▸ LISTED ENTRIES:

####

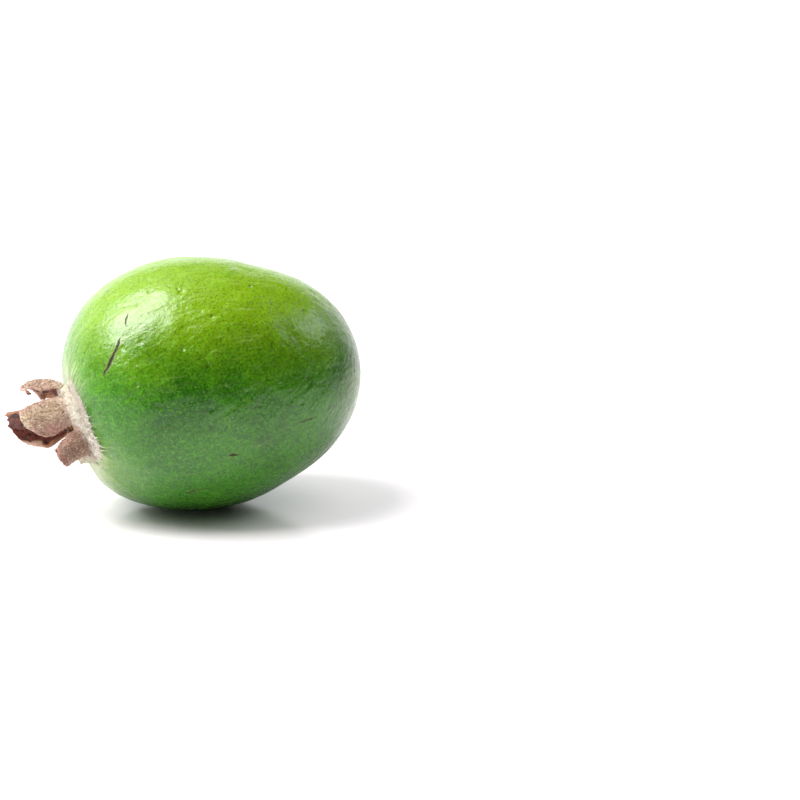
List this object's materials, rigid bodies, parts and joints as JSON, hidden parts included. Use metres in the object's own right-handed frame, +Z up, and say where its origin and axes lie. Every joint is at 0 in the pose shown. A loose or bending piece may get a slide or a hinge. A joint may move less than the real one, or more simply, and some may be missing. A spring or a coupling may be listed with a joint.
{
  "type": "feijoa",
  "caption": "Whole green feijoa fruit, egg-shaped with a felted crown and dried curled sepals, lying on its side on a small flat spot.",
  "frame": {"origin": "centre of the bounding box's bottom face, on the surface the fruit lies on", "axes": "+Z up, +X along the longest extent towards the stem end, with the calyx at -X"},
  "size_m": [0.069, 0.0492, 0.0496],
  "materials": {
    "skin": "satin",
    "calyx_felt": "matte",
    "sepal": "matte",
    "dried_flower": "matte"
  },
  "bodies": {
    "root": {"fruit_body": "skin", "calyx_cup": "calyx_felt", "sepal_upper": "sepal", "sepal_front": "sepal", "sepal_lower": "sepal", "sepal_back": "sepal", "style_stub": "dried_flower", "stamen_ring": "dried_flower"}
  },
  "joints": []
}
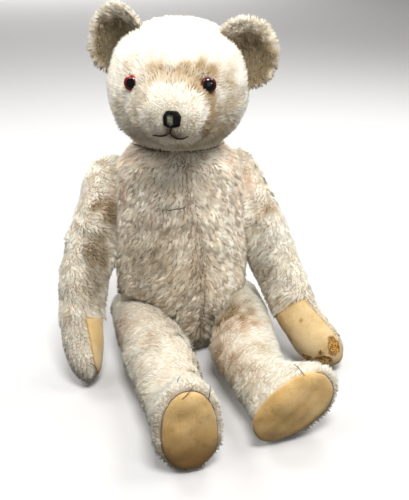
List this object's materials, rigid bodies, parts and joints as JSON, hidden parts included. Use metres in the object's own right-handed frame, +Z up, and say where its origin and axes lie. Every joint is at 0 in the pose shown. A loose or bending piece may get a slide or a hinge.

####

Extract each line of the material exactly as it stands.

▸ CORRECT RESULT:
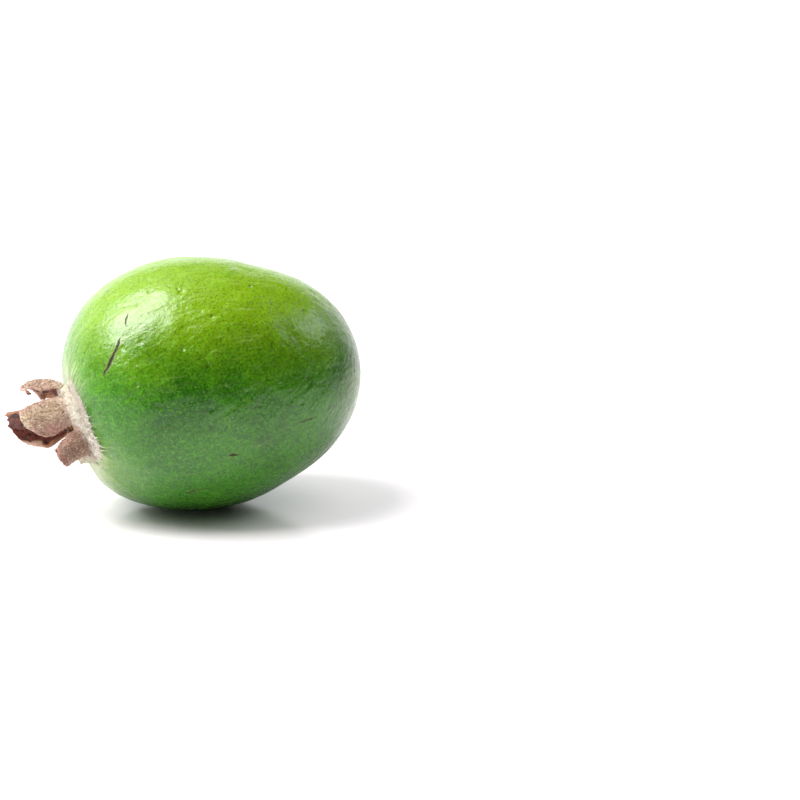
List this object's materials, rigid bodies, parts and joints as JSON, hidden parts included. Use metres in the object's own right-handed frame, +Z up, and say where its origin and axes lie. Every joint is at 0 in the pose shown. A loose or bending piece may get a slide or a hinge. A joint may move less than the real one, or more simply, and some may be missing. A spring or a coupling may be listed with a joint.
{
  "type": "feijoa",
  "caption": "Whole green feijoa fruit, egg-shaped with a felted crown and dried curled sepals, lying on its side on a small flat spot.",
  "frame": {"origin": "centre of the bounding box's bottom face, on the surface the fruit lies on", "axes": "+Z up, +X along the longest extent towards the stem end, with the calyx at -X"},
  "size_m": [0.069, 0.0492, 0.0496],
  "materials": {
    "skin": "satin",
    "calyx_felt": "matte",
    "sepal": "matte",
    "dried_flower": "matte"
  },
  "bodies": {
    "root": {"fruit_body": "skin", "calyx_cup": "calyx_felt", "sepal_upper": "sepal", "sepal_front": "sepal", "sepal_lower": "sepal", "sepal_back": "sepal", "style_stub": "dried_flower", "stamen_ring": "dried_flower"}
  },
  "joints": []
}
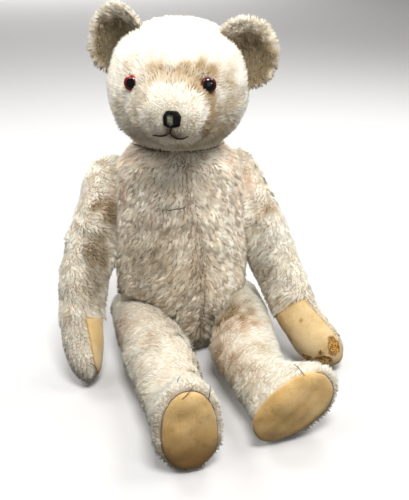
List this object's materials, rigid bodies, parts and joints as JSON, hidden parts included. Use metres in the object's own right-handed frame, +Z up, and say where its origin and axes lie. Every joint is at 0 in the pose shown. A loose or bending piece may get a slide or a hinge.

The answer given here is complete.